Internal Issues

In which we learn to ask about "internal issues" that buyers may not tell us about. Airport bound last Tuesday, I stopped briefly at my office. Starting down the basement stairs, I noticed ... water...ankle deep... lapping gently around now saturated boxes of financial records, project deliverables, and family heirlooms. Silent scream .... I left for the airport, cell phone blazing, calling the building manager for help.

Long story short, water, boxes, and some heirlooms are gone. Here’s the follow up conversation with the building manager

Me: Thank you for pumping us out so many times in the last 36 hours.

BM: You’re welcome…[Obvious product pitch.] You know, you could put a sump pump in your basement and you wouldn’t have this problem. It would cost you about $1,500.

Me: Great idea. Let’s let the floor dry and then we can have a look.

Now, you’d think I would have said, “Yah, let’s do it.” But I didn’t.

He could have tried the “are you nuts?” close: “You want to wait? If you hadn’t stopped here on your way to he airport, you could have ended up with eight inches down there. You want to take that chance again? Are you nuts? We could do the pump by the end of the week, $1,500, and you don’t have this hassle. Let’s take care of this for you.” And, I might have said yes.
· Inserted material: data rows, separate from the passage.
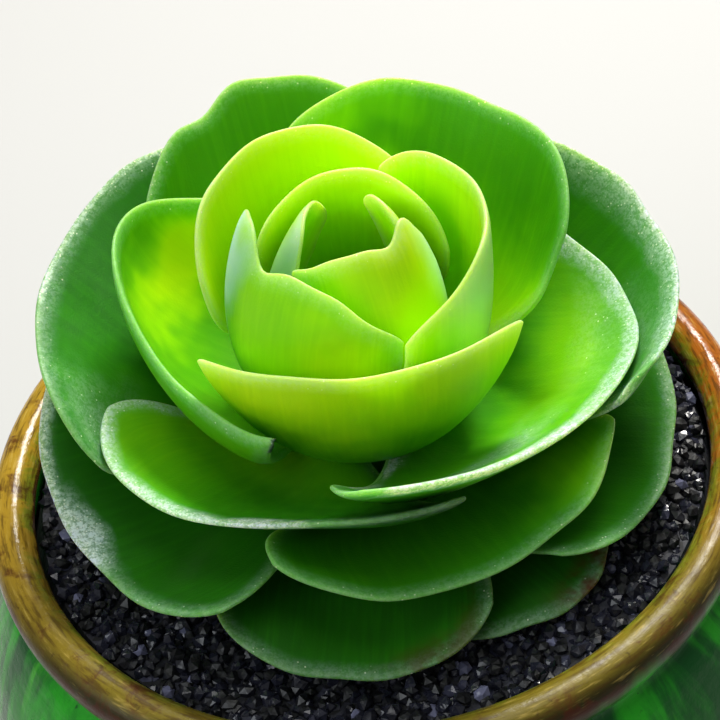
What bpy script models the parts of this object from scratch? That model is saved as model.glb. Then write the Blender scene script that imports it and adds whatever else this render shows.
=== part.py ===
"""A rosette succulent growing in a round glazed pot.

The cupped leaves overlap like the petals of an opening rose and stand on a short, leaning stem.
The stem is rooted in dark grit that fills the pot to just below its rolled rim.
Units are metres, +Z is up, and the front of the plant faces -Y. The origin is the centre of the
pot's foot, on the surface that the pot stands on.
"""

import math

import bmesh
import bpy
import numpy as np
from mathutils import Vector
from mathutils.bvhtree import BVHTree

MM = 0.001
TOUCH_GAP = 0.3 * MM

# Pot
RIM_RADIUS = 40 * MM
RIM_INNER_RADIUS = 35.4 * MM
RIM_POINTS = 9
POT_HEIGHT = 66 * MM
UNDER_RIM = [(39.7 * MM, 62.1 * MM), (38.7 * MM, 60.8 * MM)]
FOOT_RADIUS = 27 * MM
FOOT_INNER_RADIUS = 22.5 * MM
FOOT_RECESS = 2.5 * MM
FOOT_BEVEL = 0.8 * MM
BELLY_RADIUS = 46.5 * MM
BELLY_HEIGHT = 36 * MM
BELLY_RISE = 45 * MM
BODY_HEIGHTS = [height * MM for height in (59, 56, 51, 44, 36, 27, 18, 10, 3)]
WALL = 3.6 * MM
WALL_HEIGHTS = [height * MM for height in (18, 27, 36, 44, 51, 57)]
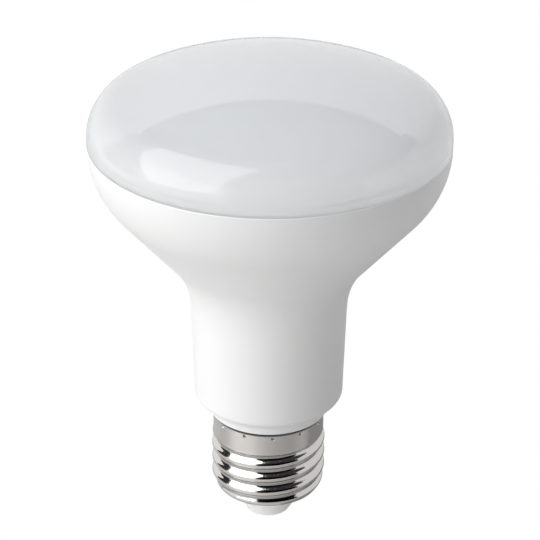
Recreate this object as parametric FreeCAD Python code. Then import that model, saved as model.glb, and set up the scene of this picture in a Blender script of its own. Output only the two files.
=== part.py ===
# A reflector lamp of the 80 mm size: an opal front cover on a white moulded housing that flares
# from a slim neck, on a 27 mm screw cap with its insulator and centre contact.
# The origin is the middle of the contact's flat face, and +Z runs up the axis to the cover.
# The lamp is sealed, so its housing is solid inside. All sizes are in millimetres and degrees.
import FreeCAD
import Part
import math
import os

Vector = FreeCAD.Vector
AXIS = Vector(0, 0, 1)
FULL_TURN = 2 * math.pi
TOUCHING = 1e-6

# Centre contact, a nail pressed up into the insulator
contact_radius = 3.1
contact_height = 0.8
contact_edge = 0.25
shank_radius = 1.2
shank_length = 7.4
shank_tip = 0.5

# Insulator, a cup with a cone for a nose
nose_radius = 4.95
nose_height = 7.25
nose_edge = 0.7
cup_height = 3.5
cup_wall = 1.6
cup_floor = 4.4
cup_round = 1.2
boss_radius = 2.6
boss_height = 1.6

# Screw thread of the cap, right-hand, with round crests and roots rolled in thin sheet
thread_diameter = 26.3
thread_depth = 1.1
thread_pitch = 3.629
thread_round = 1.025
thread_start_angle = -122.0
thread_runout = 1.3

# Screw shell: a plain skirt above the thread, and below it a cone that turns in to a flat lip
sheet = 0.3
shell_height = 19.25
skirt_height = 4.5
skirt_setback = 0.35
mouth_setback = 1.3
mouth_angle = 32.0
mouth_blend = 0.8
lip_setback = 3.75

# Dents that lock the skirt to the housing, punched in from outside
dent_count = 12
dent_first_angle = -85.2
dent_edge = 0.1
dent_radius = 0.45
dent_tip_radius = 0.15
dent_depth = 0.4
dent_skin = 0.15

# Housing, upwards from the spigot that fills the shell. A groove parts the shell from the collar
spigot_lead = 0.8
spigot_step = 0.8
collar_gap = 1.05
groove_depth = 1.1
collar_overhang = 0.8
collar_height = 1.85
collar_edge = 0.15
collar_crease = 3.2
foot_width = 3.45
foot_angle = 55.0
foot_round = 1.8
housing_height = 67.25
neck_draft = 1.7
flare_round = 19.7
bowl_angle = 40.9
bowl_round = 20.5
head_diameter = 80.0
rim_wall = 1.6
rim_band = 0.3
rim_edge = 0.1

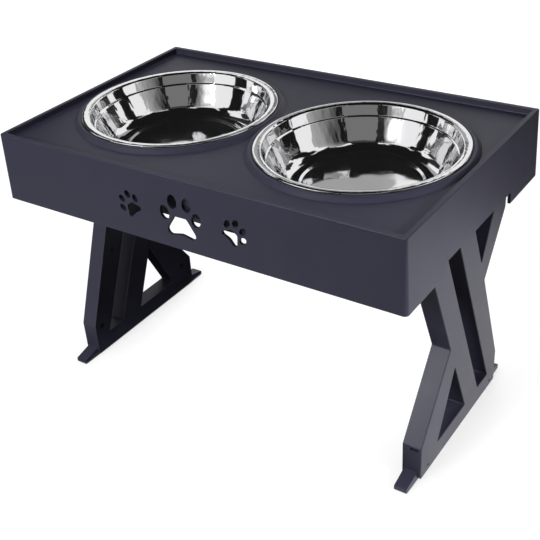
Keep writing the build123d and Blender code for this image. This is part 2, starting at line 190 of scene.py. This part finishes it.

But my hesitation and your customers’ hesitations aren’t always about “the product.” They’re frequently not even about “the money.” The hesitations have to do with connections to other, even un-related elements of our lives or businesses. The building manager could have smoked this out with a few questions:

“Mr. Miller, this isn’t the first time you’ve had water down here. How have you been handling dampness and water in your basement to this point?

Fans and a dehumidifier.

“And how has that been working for you?”

Every year, during the heavy spring rains, I get some water. For the most part, I’ve been able to keep the cellar dry. And, I’ve lost a few things over the years when the spring rainwater came in.

“So, I’m hearing you have had some experience with water. What has been stopping you from putting in a sump pump or another system that would protect your things?

I didn’t think I was vulnerable to this level of flooding. I don’t really know what sort of system is best. I don’t know how to choose the right contractor and I don’t really have a lot of time to do the research. The hassle – the noise, having to move everything around, cleaning up the mess afterwards. I ‘m not sure what additional problems might come up if we punch a hole in the basement floor.

In other words, buyers may need our products, they may even be in “immediate pain,” and they may still hesitate because they have to handle “internal issues” they don’t tell us about.

Standard sales approaches would treat these internal issues as objections to be overcome with benefits or “feel-felt-found” razzmatazz. Trouble is: If the hesitation isn’t about the product, benefits, empathy, and razzmatazz don’t help. In my case, while I can see the benefits of the sump pump, I haven’t been able to resolve the issues that have stopped me from making what seems like an OBVIOUS decision.

An alternative sales approach might sound something like this:

“A lot of issues, Mr. Miller. So what would you need to handle or how would you want to work with someone to address them?”

Notice. Focus on decision process, not product. We’d be in a conversation leading to resolving my decision-stoppers. At this point, the building manager could be guiding me through a decision process that I haven’t been able to complete on my own… leading to a decision… leading to more sales, faster.